* **Required task**: Write out each line exactly as it stands, please.

::: Dataset excerpt

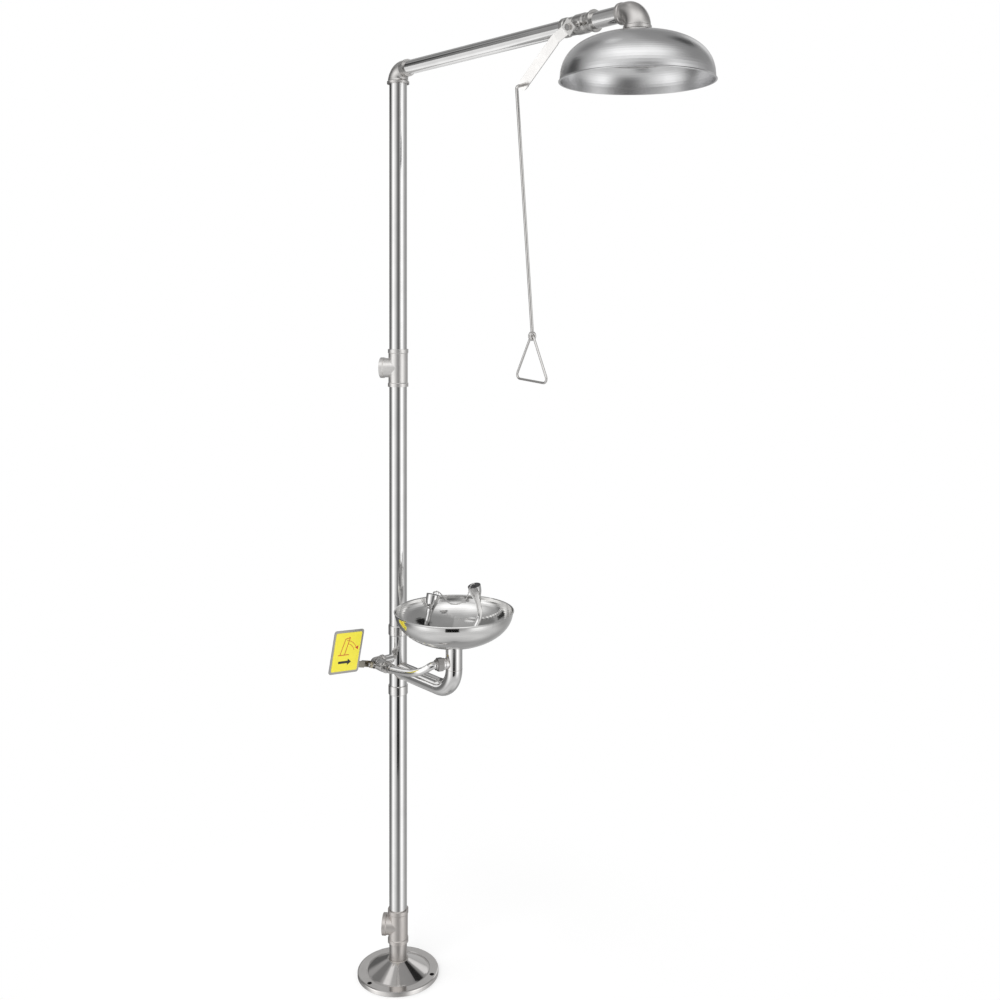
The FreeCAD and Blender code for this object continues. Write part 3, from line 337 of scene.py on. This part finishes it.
plate = steel("plate_brushed", base=(0.50, 0.49, 0.475), rough=0.24, axis=(0, -0.995, 0.1),
              bump=0.12, rough_var=0.14, bevel=0.25, **BRUSHED)
rod = steel("rod_drawn", base=(0.74, 0.725, 0.71), rough=0.20, grain="line", fine=2600,
            coarse=10, bump=0.05, rough_var=0.08)
wire = steel("wire_drawn", base=(0.76, 0.745, 0.73), rough=0.18, fine=1500, bump=0.03,
             rough_var=0.06)
chrome = steel("nozzle_chrome", base=(0.84, 0.835, 0.83), rough=0.06, grain="ring",
               centre=(RISER_X, 0, 0.95), fine=1800, bump=0.02, rough_var=0.03, smudge=0.03,
               bevel=0.3)
chain_bright = steel("chain_bright", base=(0.80, 0.79, 0.775), rough=0.14, fine=1500,
                     bump=0.02, rough_var=0.04)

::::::

* **Completed exercise**:
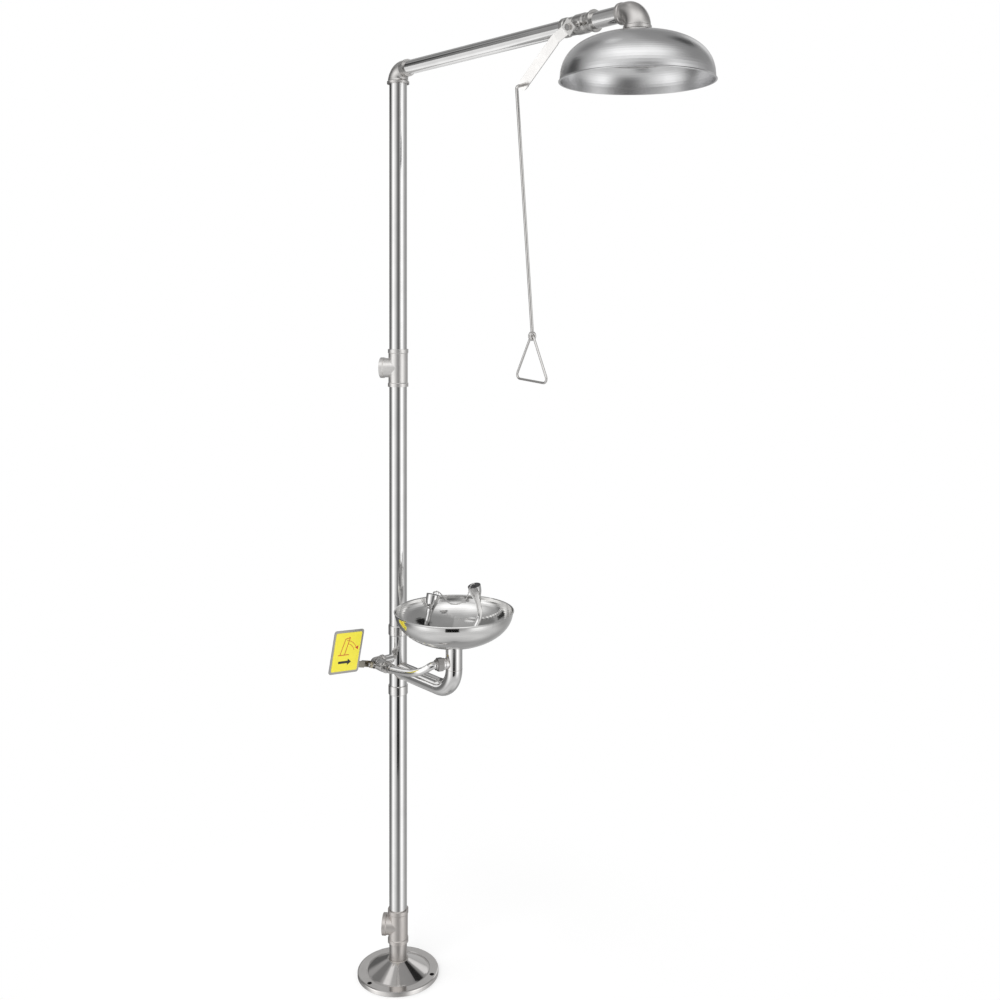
The FreeCAD and Blender code for this object continues. Write part 3, from line 337 of scene.py on. This part finishes it.
plate = steel("plate_brushed", base=(0.50, 0.49, 0.475), rough=0.24, axis=(0, -0.995, 0.1),
              bump=0.12, rough_var=0.14, bevel=0.25, **BRUSHED)
rod = steel("rod_drawn", base=(0.74, 0.725, 0.71), rough=0.20, grain="line", fine=2600,
            coarse=10, bump=0.05, rough_var=0.08)
wire = steel("wire_drawn", base=(0.76, 0.745, 0.73), rough=0.18, fine=1500, bump=0.03,
             rough_var=0.06)
chrome = steel("nozzle_chrome", base=(0.84, 0.835, 0.83), rough=0.06, grain="ring",
               centre=(RISER_X, 0, 0.95), fine=1800, bump=0.02, rough_var=0.03, smudge=0.03,
               bevel=0.3)
chain_bright = steel("chain_bright", base=(0.80, 0.79, 0.775), rough=0.14, fine=1500,
                     bump=0.02, rough_var=0.04)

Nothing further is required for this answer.